Le changement climatique est en première place. Il fait référence aux modifications à long terme des températures et des conditions météorologiques, principalement dues à l’activité humaine.
La deuxième frontière est l’intégrité de la biosphère. Elle repose sur la diversité génétique et la production primaire nette (PPN). La diversité biologique est donc en déclin, avec des espèces en voie de disparition et des écosystèmes dégradés. Le co-auteur Wolfgang Lucht, chef du département d’analyse du système terrestre du PIK, souligne : « Après le changement climatique, l’intégrité de la biosphère est le deuxième pilier de la stabilité de notre planète. Nous déstabilisons actuellement ce pilier en éliminant trop de biomasse, en détruisant trop d’habitats, en déforestant trop de terres, etc. ».
La troisième frontière repose sur les cycles biogéochimiques. Ce sont les cycles naturels des éléments chimiques essentiels à la vie, comme le carbone et l’azote, entre les organismes vivants et leur environnement. Les flux d’azote et de phosphore dans l’environnement sont vitaux pour la vie, mais l’utilisation excessive d’engrais signifie que de nombreuses eaux sont fortement polluées par ces nutriments, ce qui peut entraîner une prolifération d’algues et des zones océaniques mortes.
La limite concernant la modification des écosystèmes terrestres est également dépassée. Elle se réfère à la transformation des terres, souvent pour l’agriculture ou l’urbanisation, qui détruit les habitats naturels et affecte la biodiversité.
Une frontière cruciale est celle de l’eau. L’utilisation de l’eau douce au-delà des limites durables affecte sa disponibilité pour les êtres humains et les écosystèmes, tandis que la perturbation de la circulation atmosphérique peut modifier les modèles climatiques et météorologiques.

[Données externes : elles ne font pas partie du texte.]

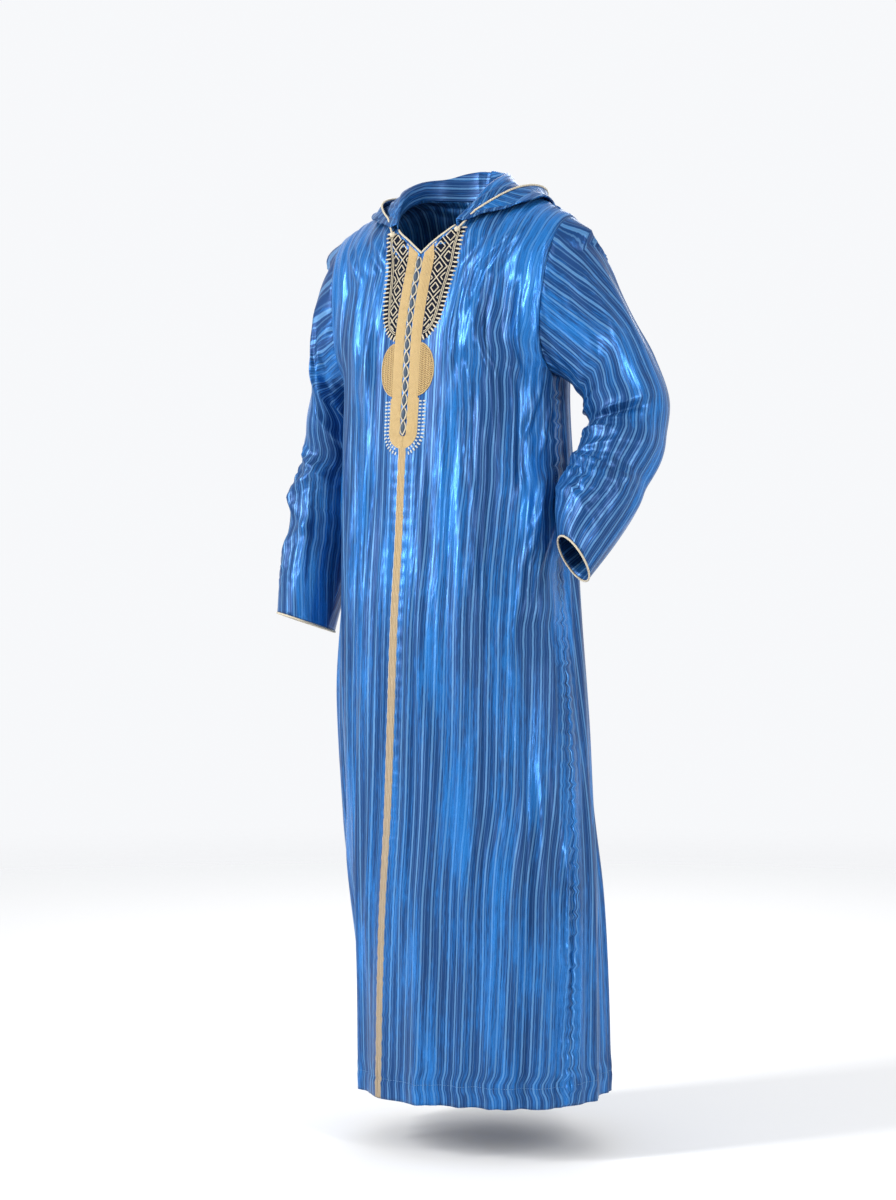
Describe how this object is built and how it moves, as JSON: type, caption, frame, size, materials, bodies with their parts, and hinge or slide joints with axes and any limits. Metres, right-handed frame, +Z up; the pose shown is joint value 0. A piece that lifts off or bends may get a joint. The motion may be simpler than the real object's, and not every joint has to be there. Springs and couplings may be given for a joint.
{
  "type": "hooded thobe",
  "caption": "Hooded thobe worn over a body: striped blue satin, laced and embroidered front, folded-down hood, one sleeve bent.",
  "frame": {"origin": "where the shoulders carry the cloth, in the middle of the neck at the height of the shoulder line", "axes": "+Z up, -Y towards the front of the garment, +X towards the wearer's left"},
  "size_m": [0.6637, 0.4084, 1.4717],
  "materials": {
    "satin": "striped satin",
    "cream_silk": "cream silk thread and cord",
    "gold_thread": "gold thread braid",
    "slate_silk": "slate-blue silk thread"
  },
  "bodies": {
    "root": {"front_left": "satin", "front_right": "satin", "back": "satin", "sleeve_left": "satin", "sleeve_right": "satin", "hood": "satin", "hood_piping": "cream_silk", "neck_piping": "cream_silk", "hood_knot_left": "cream_silk", "hood_knot_right": "cream_silk", "cuff_piping_left": "cream_silk", "cuff_piping_right": "cream_silk", "plastron_left": "cream_silk", "plastron_right": "cream_silk", "teeth_left": "cream_silk", "teeth_right": "cream_silk", "lace_left": "cream_silk", "lace_right": "cream_silk", "band_left": "gold_thread", "band_right": "gold_thread", "roundel_left": "gold_thread", "roundel_right": "gold_thread", "front_braid": "gold_thread", "eye_01": "slate_silk", "eye_02": "slate_silk", "eye_03": "slate_silk", "eye_04": "slate_silk", "eye_05": "slate_silk", "eye_06": "slate_silk", "eye_07": "slate_silk", "eye_08": "slate_silk", "eye_09": "slate_silk", "eye_10": "slate_silk", "eye_11": "slate_silk", "eye_12": "slate_silk", "eye_13": "slate_silk"}
  },
  "joints": []
}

Enfin, le chargement en aérosols, qui dépasse régionalement la frontière, concerne les particules en suspension dans l’air, souvent dues à la pollution, qui peuvent affecter la santé humaine et le climat.
Une frontière s’approche de la transgression, l’acidification des océans. Elle est due à l’absorption par les océans du dioxyde de carbone atmosphérique, rendant les océans plus acides et affectant la vie marine. D’ailleurs, la récente publication des bandes d’acidification révèle de manière criante cette menace.
Un appel à agir plus pressant que jamais
Même si une transgression des frontières n’équivaut pas à des changements drastiques survenant du jour au lendemain, elle marque un seuil critique d’augmentation du risque. L’auteur principal Katherine Richardson de l’Université de Copenhague explique plus en détail : « Nous pouvons considérer la Terre comme un corps humain et les limites planétaires comme la tension artérielle. Un taux supérieur à 120/80 n’indique pas une crise cardiaque, mais cela augmente le risque et, par conséquent, nous travaillons à réduire la tension artérielle ».
Les scientifiques soulignent la nécessité d’acquérir plus de données pour mieux comprendre la situation environnementale critique actuelle et pour étudier plus en profondeur les interactions entre les différentes frontières planétaires. Il est urgent de prendre des mesures substantielles pour réduire notre impact et protéger notre planète pour les générations futures.